Models 2 and 3 are the first finite-strain continuum mechanical models that include the liquid effects and osmotic pressure inside the viral capsid. These models include several material parameters. The experimental data used in model 2 need to be supplemented with an additional filled capsid cross-section image in order to estimate the real void ratio e. Model 3 includes, in addition to model 2, the fluid flow as the capsid is being indented. The values of hydraulic conductivity could be estimated if there were existing experimental data of the amount of water that has left the capsid at the end of the nanoindentation test. However, the proposed model shows that it is able to quantitatively describe the behavior of the DNA-filled viral capsid during the nanoindentation experiment including the process of fluid displacement through the capsid walls.
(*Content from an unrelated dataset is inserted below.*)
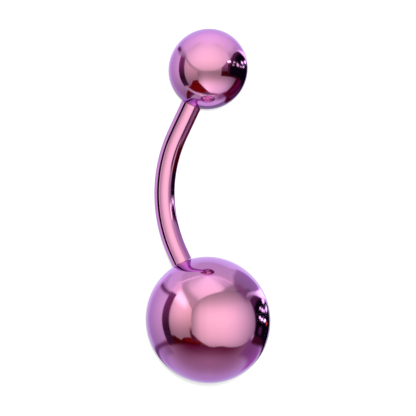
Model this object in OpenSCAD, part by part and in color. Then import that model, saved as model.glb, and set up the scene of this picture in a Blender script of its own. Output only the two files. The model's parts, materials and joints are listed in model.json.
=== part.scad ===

This reveals interesting data that can be of relevance to survival of viruses between infection events [2, 34, 35].

Conclusions

A continuum-based numerical model for simulation of the nanoindentation response of DNA-filled viral capsids is presented in this work. Several important and realistic features of the AFM nanoindentation experiment are incorporated in this model. In the model, the interior of the capsid contains both DNA and liquid. Liquid hydrating the DNA is allowed to flow both inside the capsid and out through the capsid walls during the indentation. The osmotic pressure inside the capsid, due to the strong confinement of the DNA, is accounted for in the model by adding an initial stress at each integration point. The first two simple models are steps toward the complete model 3. Predictions are made for the pressure distribution inside the capsid, the pore pressure, and the fluid/DNA ratio at the end of the indentation. The model has shown good capability to realistically represent the conditions of the AFM nanoindentation experiment and predict the behavior of the DNA-filled capsids. The obtained results provide new insight into the complicated mechanical behavior of the genome-filled viral capsids.